Nachhaltigkeit ist mittlerweile bei fast allen Anbietern Teil ihrer Unternehmensstrategie. Das zeigt eine Studie der Ratingagentur Scope, die im ersten Halbjahr 30 Asset Manager mit einem Immobilienvermögen von rund 300 Milliarden Euro zum Thema ESG befragt hat. Bei einigen Fragen seien die Asset Manager allerdings gespalten. Rund 60 Prozent erstellten laut Studie detaillierte ESG-Berichte, die auch den Anlegern zur Verfügung gestellt würden. Maßgeschneiderte Berichte auf Kundenwunsch böten dagegen nur acht Gesellschaften an.

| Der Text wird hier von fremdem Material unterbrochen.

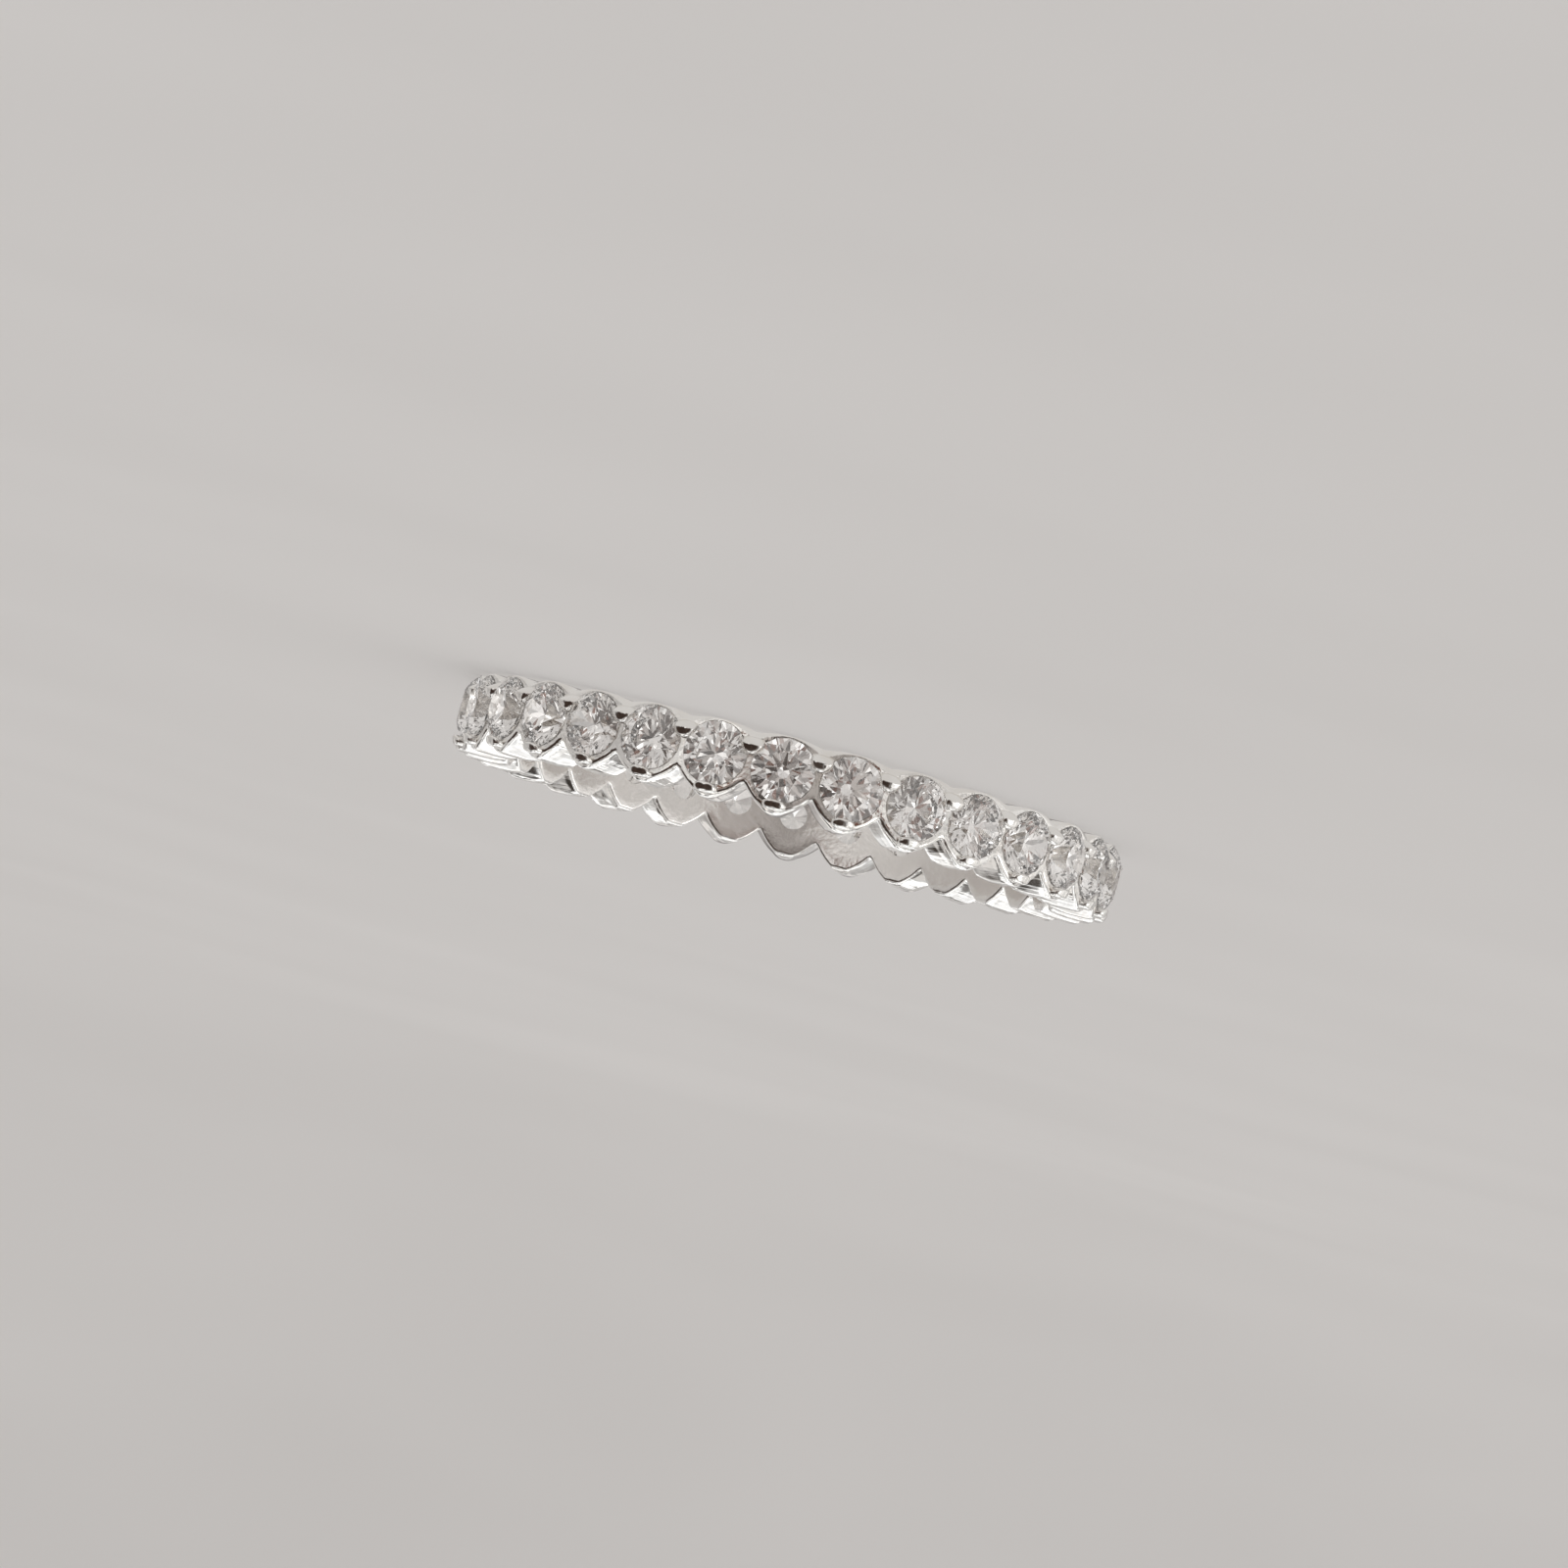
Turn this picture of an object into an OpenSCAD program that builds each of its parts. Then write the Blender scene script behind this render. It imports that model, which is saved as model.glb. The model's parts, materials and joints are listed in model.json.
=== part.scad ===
// Full eternity ring: one cast band with thirty round brilliant stones.
// The ring lies on its side, with its axis along +Z and the floor at z = 0.
// Each stone is held by three claws: one of its own on the upper edge of the band,
// and two on the lower edge that it shares with its neighbours.

/* [Stones] */
// Number of stones round the ring, an even number
stone_count = 30; // [24:2:36]
// Diameter of each stone at its girdle
stone_d = 1.95; // [1.7:0.05:2.3]
// Least gap between the girdles of two neighbours
stone_gap = 0.18; // [0.14:0.01:0.4]
// Height of the plain edge of the girdle
girdle_t = 0.06; // [0.03:0.01:0.1]
// Width of the table as a share of the diameter
table_share = 0.56; // [0.5:0.01:0.64]
// Slope of the main facets of the crown, in degrees
crown_angle = 34.5; // [32:0.5:37]
// Slope of the main facets of the pavilion, in degrees
pavilion_angle = 40.9; // [39:0.1:43]
// Reach of the star facets, as a share of the way from the table to the girdle
star_share = 0.5; // [0.4:0.01:0.6]
// Reach of the lower halves, as a share of the way from the girdle to the culet
lower_half_share = 0.77; // [0.6:0.01:0.85]

/* [Band] */
// Metal from the middle of the girdles down to the finger hole
band_depth = 1.49; // [1.3:0.01:2]
// Height of the upper lobes past the edge of the stones
upper_rise = 0.39; // [0.3:0.01:0.6]
// Depth of the upper valleys inside the edge of the stones
upper_dip = 0.31; // [0.2:0.01:0.4]
// Rounding of the crest of the upper lobes
upper_round = 0.6; // [0.4:0.05:0.8]
// Height of the lower lobes past the edge of the stones
lower_rise = 0.07; // [0.05:0.01:0.3]
// Depth of the lower valleys inside the edge of the stones
lower_dip = 0.04; // [0.02:0.01:0.16]
// Rounding of the crest of the lower lobes
lower_round = 0.9; // [0.6:0.05:1]
// Radius of the bulge that rounds both sides of the band
side_bulge = 2.6; // [1.6:0.1:4]
// Drop of the metal between the stones below the top of the girdles
saddle_drop = 0.04; // [0.01:0.01:0.1]

/* [Seats] */
// Gap between a stone and the metal all round it
seat_gap = 0.02; // [0.01:0.005:0.04]
// Width of the ledge that carries a stone
ledge_w = 0.21; // [0.12:0.01:0.3]
// Diameter of the light hole where it opens into the finger hole
light_hole_d = 0.85; // [0.6:0.05:1.1]

/* [Claws] */
// Height of the claws above the middle of the girdles
claw_h = 0.35; // [0.3:0.01:0.45]
// Width of the upper claws along the band
upper_claw_w = 0.72; // [0.5:0.02:0.9]
// Thickness of the upper claws across the band
upper_claw_t = 0.32; // [0.24:0.02:0.44]
// Reach of the upper claws over the edge of their stone
upper_grip = 0.06; // [0.04:0.01:0.15]
// Width of the shared claws along the band
shared_claw_w = 0.72; // [0.5:0.02:0.8]
// Distance from the middle plane of the stones to the tip of a shared claw
shared_tip = 0.26; // [0.15:0.01:0.4]
// Rounding of the tip of a shared claw, seen from the side
shared_round = 0.17; // [0.1:0.01:0.25]
// Turn of a shared claw's rounding, from its tip over to its back, in degrees
shared_turn = 115; // [95:5:130]
// Depth of the claws' roots below the middle of the girdles
claw_root = 0.35; // [0.2:0.05:0.6]

/* [Hidden] */
$fn = 48;
arc_steps = 6;

// The stones sit on a circle whose radius follows from their number, size and gap.
stone_r = stone_d / 2;
half_turn = 180 / stone_count;
girdle_r = (stone_gap / 2 + stone_r * cos(half_turn)) / sin(half_turn);
bore_r = girdle_r - band_depth;
half_pitch = girdle_r * tan(half_turn);
saddle_r = girdle_r + girdle_t / 2 - saddle_drop;
claw_top_r = girdle_r + claw_h;
claw_root_r = girdle_r - claw_root;

// Heights of the band's edges, measured from the middle plane of the stones.
upper_crest = stone_r + upper_rise;
upper_valley = stone_r - upper_dip;
lower_crest = stone_r + lower_rise;
lower_valley = stone_r - lower_dip;
stone_z = lower_crest;
// The bulge stands a little proud of the crests, so that the lobes' own rounding shows.
bulge_over = 0.06;
bulge_r = (bore_r + claw_top_r) / 2;
// The lower crests are cut a little past the floor, which leaves each a small flat to rest on.
rest_over = 0.02;
// How far a cut runs past the metal that it goes through.
reach = 2;

// Heights of the facets' corners above and below the girdle.
table_r = stone_r * table_share;
mains = 8;
half_main = 180 / mains;
table_z = girdle_t / 2 + (stone_r - table_r) * tan(crown_angle);
star_in = table_r * cos(half_main);
star_r = star_in + star_share * (stone_r - star_in);
star_z = table_z - (star_r * cos(half_main) - table_r) * tan(crown_angle);
culet_z = -girdle_t / 2 - stone_r * tan(pavilion_angle);
lower_half_r = stone_r * (1 - lower_half_share);
lower_half_z = culet_z + lower_half_r * cos(half_main) * tan(pavilion_angle);
// Each stone is set at a turn of its own, so that no two neighbours catch the light alike.
stone_turn = 137.5;

function two_digits(n) = n < 10 ? str("0", n) : str(n);
function stone_name(n) = str("stone_", two_digits(n));

// Points of an arc of the given radius about [x, y], from one angle to another.
function arc(x, y, r, from, to) = [for (i = [0 : arc_steps])
    let (a = from + (to - from) * i / arc_steps) [x + r * cos(a), y + r * sin(a)]];

// A level ring of corners about the stone's own axis, starting at a given turn.
function corners(count, r, z, turn) = [for (i = [0 : count - 1])
    let (a = turn + i * 360 / count) [r * cos(a), r * sin(a), z]];

// Slope of a lobe's straight side, from the valley up to the tangent of the rounded crest.
function side_slope(rise, rounding) =
    asin(rounding / norm([half_pitch, rounding - rise])) - atan2(rounding - rise, half_pitch);

// One valley between two lobes, as an outline to cut away: u along the band, v across it.
function valley(low, crest, rounding) =
    let (
        slope = side_slope(crest - low, rounding),
        right = arc(half_pitch, crest - rounding, rounding, 90 + slope, 90)
    )
    concat(
        [[0, low]], right, [[half_pitch, crest + reach], [-half_pitch, crest + reach]],
        [for (i = [arc_steps : -1 : 0]) [-right[i][0], right[i][1]]]
    );

// Carries its children to a place on the ring: their +Z points outwards, their +Y up.
module on_ring(steps) {
    rotate([0, 0, -90 + steps * 2 * half_turn])
        translate([0, 0, stone_z])
            rotate([90, 0, 90])
                children();
}

// Cuts through the whole depth of the band, from inside the finger hole to past the claws.
module through_band() {
    translate([0, 0, bore_r - reach])
        linear_extrude(claw_top_r - bore_r + 2 * reach)
            children();
}

// Section of the plain ring that the lobes, seats and hole are cut from.
module blank_section() {
    intersection() {
        translate([bore_r, 0])
            square([saddle_r - bore_r, lower_crest + upper_crest + bulge_over]);
        translate([bulge_r, stone_z + upper_crest + bulge_over - side_bulge])
            circle(side_bulge);
        translate([bulge_r, side_bulge - bulge_over])
            circle(side_bulge);
    }
}

// Claw of one stone, on the upper edge: a short post with rounded ends and a rounded top.
module upper_claw() {
    half_t = upper_claw_t / 2;
    middle_v = stone_r - upper_grip + half_t;
    intersection() {
        rotate([90, 0, 90])
            linear_extrude(upper_claw_w, center = true)
                polygon(concat(
                    [[middle_v - half_t, claw_root_r], [middle_v + half_t, claw_root_r]],
                    arc(middle_v, claw_top_r - half_t, half_t, 0, 180)
                ));
        translate([0, middle_v, claw_root_r])
            linear_extrude(claw_top_r - claw_root_r)
                union() {
                    square([upper_claw_w - upper_claw_t, upper_claw_t], center = true);
                    for (side = [-1, 1])
                        translate([side * (upper_claw_w - upper_claw_t) / 2, 0])
                            circle(half_t);
                }
    }
}

// Claw that two neighbours share, on the lower edge: a tongue that rises from the shoulder.
module shared_claw() {
    half_w = shared_claw_w / 2;
    tip_v = -shared_tip - shared_round;
    intersection() {
        rotate([90, 0, 90])
            linear_extrude(shared_claw_w, center = true)
                polygon(concat(
                    [[-shared_tip, claw_root_r]],
                    arc(tip_v, claw_top_r - shared_round, shared_round, 0, shared_turn),
                    [[-lower_valley, saddle_r], [-lower_valley, claw_root_r]]
                ));
        translate([0, 0, claw_root_r])
            linear_extrude(claw_top_r - claw_root_r)
                polygon(concat(
                    [[half_w, -lower_crest]], arc(0, -shared_tip - half_w, half_w, 0, 180),
                    [[-half_w, -lower_crest]]
                ));
    }
}

// Room for one stone: its own shape and a gap, the ledge under it and the light hole behind.
module seat() {
    ledge_r = stone_r - ledge_w;
    girdle_z = girdle_t / 2;
    ledge_z = -girdle_z - ledge_w * (lower_half_z + girdle_z) / (lower_half_r - stone_r);
    translate([0, 0, girdle_r])
        rotate_extrude()
            polygon([
                [0, -band_depth - reach], [light_hole_d / 2, -band_depth - reach],
                [light_hole_d / 2, -band_depth], [ledge_r, ledge_z - seat_gap],
                [stone_r + seat_gap, -girdle_z - seat_gap], [stone_r + seat_gap, girdle_z],
                [star_r + seat_gap, star_z + seat_gap], [table_r + seat_gap, table_z + seat_gap],
                [table_r + seat_gap, table_z + reach], [0, table_z + reach]
            ]);
}

// The cast metal: a ring with a lobe at each stone, its claws and its seats.
module band() {
    color("silver")
        difference() {
            union() {
                rotate_extrude() blank_section();
                for (n = [1 : stone_count]) on_ring(n - 1) upper_claw();
                for (n = [1 : stone_count]) on_ring(n - 0.5) shared_claw();
            }
            for (n = [1 : stone_count]) on_ring(n - 1) seat();
            for (n = [1 : stone_count]) on_ring(n - 0.5)
                through_band() {
                    polygon(valley(upper_valley, upper_crest, upper_round));
                    mirror([0, 1])
                        polygon(valley(lower_valley, lower_crest + rest_over, lower_round));
                }
        }
}

// A round brilliant: table, stars, kites, upper halves, girdle, lower halves and mains.
module stone(n) {
    star = mains;
    upper = star + mains;
    lower = upper + 2 * mains;
    half = lower + 2 * mains;
    culet = half + mains;
    points = concat(
        corners(mains, table_r, table_z, 0), corners(mains, star_r, star_z, half_main),
        corners(2 * mains, stone_r, girdle_t / 2, 0), corners(2 * mains, stone_r, -girdle_t / 2, 0),
        corners(mains, lower_half_r, lower_half_z, half_main), [[0, 0, culet_z]]
    );
    each_main = [0 : mains - 1];
    faces = concat(
        [[for (i = each_main) mains - 1 - i]],
        [for (i = each_main) [i, (i + 1) % mains, star + i]],
        [for (i = each_main) [i, star + i, upper + 2 * i, star + (i + mains - 1) % mains]],
        [for (i = each_main) [star + i, upper + 2 * i + 1, upper + 2 * i]],
        [for (i = each_main) [star + i, upper + (2 * i + 2) % (2 * mains), upper + 2 * i + 1]],
        [for (i = [0 : 2 * mains - 1])
            let (next = (i + 1) % (2 * mains)) [upper + i, upper + next, lower + next, lower + i]],
        [for (i = each_main) [half + i, lower + 2 * i, lower + 2 * i + 1]],
        [for (i = each_main) [half + i, lower + 2 * i + 1, lower + (2 * i + 2) % (2 * mains)]],
        [for (i = each_main) [culet, half + (i + mains - 1) % mains, lower + 2 * i, half + i]]
    );
    color("whitesmoke", 0.6)
        on_ring(n - 1)
            translate([0, 0, girdle_r])
                rotate([0, 0, n * stone_turn])
                    polyhedron(points, faces);
}

band();
for (n = [1 : stone_count])
    stone(n);
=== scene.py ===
import json
import math

import bmesh
import bpy
from mathutils import Matrix, Vector


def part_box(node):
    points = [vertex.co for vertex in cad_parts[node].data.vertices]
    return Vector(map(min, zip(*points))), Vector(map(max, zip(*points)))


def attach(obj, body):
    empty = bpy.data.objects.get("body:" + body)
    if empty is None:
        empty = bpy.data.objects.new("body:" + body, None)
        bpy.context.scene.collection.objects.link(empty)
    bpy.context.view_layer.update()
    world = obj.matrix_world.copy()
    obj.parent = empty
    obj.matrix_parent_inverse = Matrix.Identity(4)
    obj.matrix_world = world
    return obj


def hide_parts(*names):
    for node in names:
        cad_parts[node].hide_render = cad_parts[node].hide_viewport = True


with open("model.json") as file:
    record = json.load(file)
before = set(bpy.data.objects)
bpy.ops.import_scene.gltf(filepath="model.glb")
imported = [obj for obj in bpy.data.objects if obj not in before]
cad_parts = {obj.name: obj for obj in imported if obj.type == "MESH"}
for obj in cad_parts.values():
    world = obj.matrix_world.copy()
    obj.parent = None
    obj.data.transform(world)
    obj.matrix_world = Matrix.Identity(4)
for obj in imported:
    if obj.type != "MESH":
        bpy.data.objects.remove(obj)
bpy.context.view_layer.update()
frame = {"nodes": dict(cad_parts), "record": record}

# Camera
# It looks at the ring from about four degrees above the plane of the stones. It is upside down
# and rolled, because the ring is seen with the edge that it lies on here turned up.
MM = 0.001
stone_names = sorted(name for name in frame["nodes"] if name.startswith("stone_"))
first_low, first_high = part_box(stone_names[0])
STONE_Z = (first_low.z + first_high.z) / 2 / MM

VIEW_UP = math.radians(3.9)
VIEW_SIDE = math.radians(-92.11)
VIEW_ROLL = math.radians(15.17)
VIEW_DISTANCE = 318
PICTURE_SIDE = 1600
PIXELS_PER_MM = 33.19
RING_CENTRE_PIXEL = (805.1, 811.9)

away = Vector((math.cos(VIEW_SIDE), math.sin(VIEW_SIDE), math.tan(VIEW_UP))).normalized()
plain_up = (away * away.z - Vector((0, 0, 1))).normalized()
plain_right = plain_up.cross(away)
right = math.cos(VIEW_ROLL) * plain_right + math.sin(VIEW_ROLL) * plain_up
up = math.cos(VIEW_ROLL) * plain_up - math.sin(VIEW_ROLL) * plain_right
aside = (PICTURE_SIDE / 2 - RING_CENTRE_PIXEL[0]) / PIXELS_PER_MM
aloft = (RING_CENTRE_PIXEL[1] - PICTURE_SIDE / 2) / PIXELS_PER_MM
place = Vector((0, 0, STONE_Z)) + away * VIEW_DISTANCE + right * aside + up * aloft

camera = bpy.data.objects.new("camera", bpy.data.cameras.new("camera"))
bpy.context.collection.objects.link(camera)
camera.matrix_world = Matrix.Translation(place * MM) @ Matrix((right, up, away)).transposed().to_4x4()
camera.data.sensor_width = 36
camera.data.lens = camera.data.sensor_width * VIEW_DISTANCE * PIXELS_PER_MM / PICTURE_SIDE
camera.data.clip_start = 0.01
bpy.context.scene.camera = camera


# Floor and backdrop
# One sheet of pale matt paper: it lies flat under the ring and curves up behind it.
def surface(name, **sockets):
    """A new material, its nodes and its shader, with plain values on the shader's sockets."""
    material = bpy.data.materials.new(name)
    material.use_nodes = True
    shader = material.node_tree.nodes["Principled BSDF"]
    for socket, value in sockets.items():
        shader.inputs[socket.replace("_", " ")].default_value = value
    return material, material.node_tree, shader


def put(tree, kind, feeds, **settings):
    """A new node, with its settings and what feeds its sockets."""
    node = tree.nodes.new(kind)
    for name, value in settings.items():
        setattr(node, name, value)
    for name, value in feeds.items():
        if isinstance(value, bpy.types.NodeSocket):
            tree.links.new(value, node.inputs[name])
        else:
            node.inputs[name].default_value = value
    return node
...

Etwas mehr als die Hälfte der befragten Asset Manager sei der Auffassung, dass ihre Anleger bereit seien, für bessere ESG-Faktoren auf Rendite zu verzichten.
Einig sind sich die Anbieter der Umfrage zufolge bei der Einschätzung der Auswirkungen von ESG auf die künftige Anlageperformance: Die meisten Anbieter bewerten die Entwicklung positiv. Die höheren anfänglichen Kosten böten langfristig Schutz gegen Wertverluste. Als größte Herausforderungen werden die Datenverfügbarkeit auf Mieterebene und regulatorische Anforderungen genannt. Hier hat nicht nur der Gesetzgeber noch nachzuarbeiten, sondern auch alle Beteiligten: Für die ESG-Offenlegung ist eine lückenlose Datenerfassung und -überwachung Pflicht. Die Daten müssen zudem so aufbereitet werden, dass sie auf allen Ebenen vergleichbar sind. Die Bewertung der Daten in Hinblick auf die ESG-Kriterien ist der abschließende nächste Schritt. Einheitliche Standards und volle Daten-Transparenz sind für das Alles Voraussetzung. Hier müssen der Gesetzgeber, die Immobilienbranche und die Fondsgesellschaften noch praktikable Wege zur Umsetzung finden.